This article was originally published in Fall 2025 edition of The Good Life magazine
AI Chatbots: a friend or foe?
Internet persona Kendra Hilty went viral on TikTok this past summer, receiving harsh feedback from her audience as told a story about allegedly being taken advantage of by her psychiatrist. In light of receiving this feedback, Hilty turned to another opinionated source for support: artificial intelligence (AI). She began consulting with various AI chatbots from companies like OpenAI and Anthropic, joking with the chatbots and sharing her feelings with them— basically, treating them like humans. 
But Hilty is not the only person who has turned to AI as a therapist. According to a survey conducted by Sentio University this past February, about 49% of large language model (LLM) users with self-reported mental health issues use LLMs to address concerns. When asked why they chose artificial intelligence over mental health professionals, 90% cited accessibility and 70% cited affordability. The majority stood by their decision, as 75% reported that their experience with an LLM was on-par, or better than, with a therapist, and 63% said LLMs improved their mental health.
Last fall, 16-year-old Adam Raine from California began using ChatGPT for homework help, as many teenagers do. But the dialogue between ChatGPT and Adam started to change as he started to ask questions about his own mental health. Eventually, Adam asked about the most effective ways to commit suicide and instructions on how to do them, which ChatGPT provided with little resistence. Adam committed suicide, but this isn’t the first case of alleged AI assisted suicide. 
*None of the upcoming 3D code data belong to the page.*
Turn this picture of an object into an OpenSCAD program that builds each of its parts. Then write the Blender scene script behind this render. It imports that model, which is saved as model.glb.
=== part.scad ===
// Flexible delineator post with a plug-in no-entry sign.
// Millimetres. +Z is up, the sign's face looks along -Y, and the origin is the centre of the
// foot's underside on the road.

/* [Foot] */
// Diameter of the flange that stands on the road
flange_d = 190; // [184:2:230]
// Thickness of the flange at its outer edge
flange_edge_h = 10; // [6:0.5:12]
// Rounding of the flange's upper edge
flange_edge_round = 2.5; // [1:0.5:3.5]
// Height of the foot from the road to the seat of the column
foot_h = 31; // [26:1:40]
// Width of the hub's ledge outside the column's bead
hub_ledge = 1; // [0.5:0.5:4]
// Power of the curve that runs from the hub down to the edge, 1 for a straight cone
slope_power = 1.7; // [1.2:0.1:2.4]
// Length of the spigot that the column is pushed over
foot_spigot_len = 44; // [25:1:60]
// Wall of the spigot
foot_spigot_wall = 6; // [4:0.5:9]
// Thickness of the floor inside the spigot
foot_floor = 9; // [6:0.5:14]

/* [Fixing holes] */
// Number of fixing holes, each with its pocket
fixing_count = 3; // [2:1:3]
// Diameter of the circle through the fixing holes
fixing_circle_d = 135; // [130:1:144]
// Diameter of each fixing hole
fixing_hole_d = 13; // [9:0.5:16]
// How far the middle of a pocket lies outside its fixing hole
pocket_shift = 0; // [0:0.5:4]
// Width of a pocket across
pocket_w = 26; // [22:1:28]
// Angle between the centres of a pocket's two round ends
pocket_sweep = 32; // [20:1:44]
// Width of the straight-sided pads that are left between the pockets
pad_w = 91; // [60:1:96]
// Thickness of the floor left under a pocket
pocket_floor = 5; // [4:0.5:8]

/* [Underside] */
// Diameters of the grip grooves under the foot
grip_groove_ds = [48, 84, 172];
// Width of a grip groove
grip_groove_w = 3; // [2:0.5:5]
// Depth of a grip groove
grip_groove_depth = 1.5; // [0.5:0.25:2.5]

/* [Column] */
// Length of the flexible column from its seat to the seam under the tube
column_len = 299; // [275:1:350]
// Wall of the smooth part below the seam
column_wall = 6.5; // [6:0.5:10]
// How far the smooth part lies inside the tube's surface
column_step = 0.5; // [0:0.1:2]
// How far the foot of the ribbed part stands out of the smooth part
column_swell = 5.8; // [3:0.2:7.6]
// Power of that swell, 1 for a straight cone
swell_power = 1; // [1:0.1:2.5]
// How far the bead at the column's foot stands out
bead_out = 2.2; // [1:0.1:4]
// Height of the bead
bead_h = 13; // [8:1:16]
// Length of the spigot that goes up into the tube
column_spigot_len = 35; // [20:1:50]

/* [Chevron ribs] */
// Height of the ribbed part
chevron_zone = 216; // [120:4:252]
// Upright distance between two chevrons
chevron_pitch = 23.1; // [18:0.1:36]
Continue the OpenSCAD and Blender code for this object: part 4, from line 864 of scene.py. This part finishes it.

Tragedies like Adam’s have not stopped the continued use of AI as a mental health resource for teens. Heidi Bley, a sophomore at Penn State University,, has been using AI as a mental health tool on and off for about a year. Bley had a therapist before attending Penn State, but was unable to continue seeing them after she moved out of state.
“I’ve only ever used [AI] when I needed to kind of talk myself out of something, and I was kind of embarrassed to talk about it with someone else, so I just needed a robot to talk to,” Bley said, laughing slightly.
Bley said AI provided her with a second opinion in situations when she felt stuck. 
“I feel like AI is completely different, you can alter what you want to be said to you,” Bley said. “AI will give you a general answer right off the bat and then it’s gonna ask you questions: ‘Do you want me to change this or change this?’ but when you talk to a therapist, they’re very one-track-minded.”
Şerife Tekin, an associate professor at the Center for Bioethics and Humanities and SUNY Upstate Medical University, cautions against relying on AI as a therapist. 
“An AI tool is going to be intrinsically limited in so far as it will, in the best case scenario, kind of reflect you or tell you what years and years of psychological research have told and that may not necessarily be the best way,” Tekin said.
Tekin, a philosopher by training, began researching AI mental health resources in 2018 when she heard that an AI bot, called Karim, was being developed to address mental health issues for Syrian refugees in Lebanon.
“In the case of AI bots, these are not autonomous agents. They’re not people. They’re not trained in addressing mental health issues in the ways that human beings are. And if something goes wrong, they do not know how to handle it,” Tekin said.
Jeff Rubin, Senior Vice President for Digital Transformation and Chief Digital Officer for Syracuse, and a professor at the School of Information Studies believes AI chatbots are meant to validate and encourage users. 
“That is where these issues come in,” Rubin explained. 
To address this issue for mental health conversations, OpenAI updated their GPT-5 model this past October to recognize signs of mental distress and direct users toward professional support when needed, and hired a council of experts in mental health, youth development and human-computer interaction. GPT-5 has reduced harmful or inappropriate responses to mental health questions by 65% to 80%.
“The problem with that is that’s still 20% that they're not reducing,” Rubin said regarding the update. “You're still talking about 490,000 users a week who are still having conversations negatively affected with mental health. I mean, that is a staggering number.”
Rubin believes that while AI can be programmed for mental health purposes, he does not believe they should be for one simple reason: they’re not humans. Instead, he believes AI can be used for getting a first opinion, similar to consulting Google about a sickness before going to the doctor. Tekin echoed this view. 
“Using AI as a way to kind of triangulate some of the maybe urgent cases from the non-urgent cases or more serious cases from the non-serious cases, but that should all be under the governance of the human therapists or actual people,” Tekin said.
While this is one way she thinks AI can help those who cannot afford professional help, Tekin cautions this as a purely theoretical idea.
This potential solution would need a lot more fleshing out before putting it into action and will clearly still involve human oversight. However, as AI has already done in so many other industries, it may eventually help make the process of seeking help more efficient. Tekin provides an alternative way to use the internet to improve mental health.
“I encourage young people to develop literacy, like mental health literacy in terms of what are the good things that I can do for my mental health to address my stress at the college level,” Tekin said. “I think going the long way of actually learning about mental health might be a better investment in time than asking ChatGPT questions.”